Investment strategy too
It’s a funding strategy that positively impacts investment strategy too. Dealing with the deficit helps solve the bane of mismatched investment strategies in which schemes have plumped for risk despite ballooning liabilities. Asset-backed funding was the catalyst in a turnaround at the $9.6-billion defined benefit scheme of UK retailer Marks and Spencer, which slashed its deficit from $2 billion in March 2009 to $450 million last year. In 2007 the 120,000-member fund transferred $2.3 billion of the company’s property assets into a Scottish limited partnership with the M&S UK Pension Scheme. Under the partnership agreement, M&S retains control over the properties, however the pension scheme is entitled to receive an annual profit distribution earned through leasing the properties back to M&S. As a result, the M&S pension scheme was able to recognise the fair value of these future income streams as an asset in its accounts, leading to an improvement in its funding position.
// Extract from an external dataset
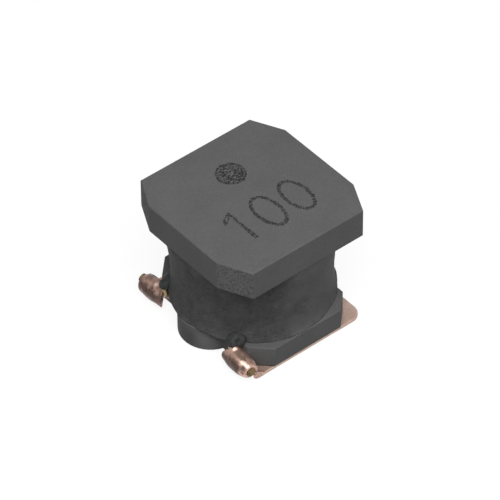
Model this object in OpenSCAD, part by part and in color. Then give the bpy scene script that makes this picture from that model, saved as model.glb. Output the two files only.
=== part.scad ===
// Resin-shielded SMD power inductor: a ferrite drum core wound with enamelled
// wire, closed by a ring of magnetic resin, on two stamped copper terminals
// whose ends are rolled round the leads and welded.
// Millimetres, +Z up. The origin is at the centre of the seating plane, and
// the terminals' undersides are at z = 0. The leads come out on the -X side.

/* [Drum core] */
// Width of the square top flange
flange_w = 5.0; // [4.6:0.1:6.4]
// Height of the whole part above the board
total_h = 4.25; // [3.4:0.05:5.6]
// Thickness of the top flange
flange_t = 1.0; // [0.6:0.05:1.3]
// Corner cut of the top flange, measured along X
flange_cut_x = 0.5; // [0.2:0.05:1.0]
// Corner cut of the top flange, measured along Y
flange_cut_y = 1.0; // [0.3:0.05:1.4]
// Small bevel pressed on the edges of the top flange
edge_bevel = 0.03; // [0.02:0.01:0.1]
// Thickness of the base flange above the terminals
base_t = 0.68; // [0.5:0.02:0.9]
// Width of the base flange along Y
base_w = 4.96; // [4.6:0.02:5.4]
// Distance between the base faces that the terminals seat on, along X
seat_span = 3.54; // [3.3:0.05:3.9]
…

The scheme has pared risk to a 16-per-cent equity allocation, with the rest in bonds and fixed income, in contrast to most UK funds, which still allocate on average half their portfolios to equity.
More room to manoeuvre
But shaving deficits through asset-backed funding can just as easily help schemes maintain their levels of investment risk. Strong sponsor covenants mean schemes can better withstand shocks – the current wave of de-risking is attributable to weak sponsor covenants. It could offer confidence for cautious defined benefit schemes, which have whittled down their growth portfolios in favour of fixed income assets and derivatives, to push the risk premium of equities once again. Or, as one commentator put it, “help kick overly prudent investment strategies that manifest in holding too high an allocation to government bonds into touch.” In short, asset backed funding gives struggling defined benefit schemes more room to manoeuvre. They could hold their risk allocations, reduce risk or just use it to reduce the levy they pay the Pension Protection Fund, the lifeboat fund that says the UK’s 6316 defined benefit schemes hold a collective deficit of $366 billion, with the average workplace pension 83-per-cent funded.
The real value of cheese
Yet surely hazards lurk in the more unusual asset-backed funding structures. Are trustees getting the risk at the right price and how do they assess the value of cheese? How will the value of the asset change over time and what if salmonella infects the cheese or it melts and becomes worthless? And if cheese is suddenly such a valuable asset, why is it only fit for pensioners? Why not pay our corporate big cheeses in cheddar too? Trustees must be careful what assets they use and satisfied that they will hold value in the event that a company ceases to trade. I can see why companies and trustees increasingly consider asset-backed funding. Deficits are ballooning but sponsors lack cash and the 1990s era of contribution holidays is a distant memory. Members need security and investment strategy a kick-start. It’s just the cheesy strategy that smells a little off.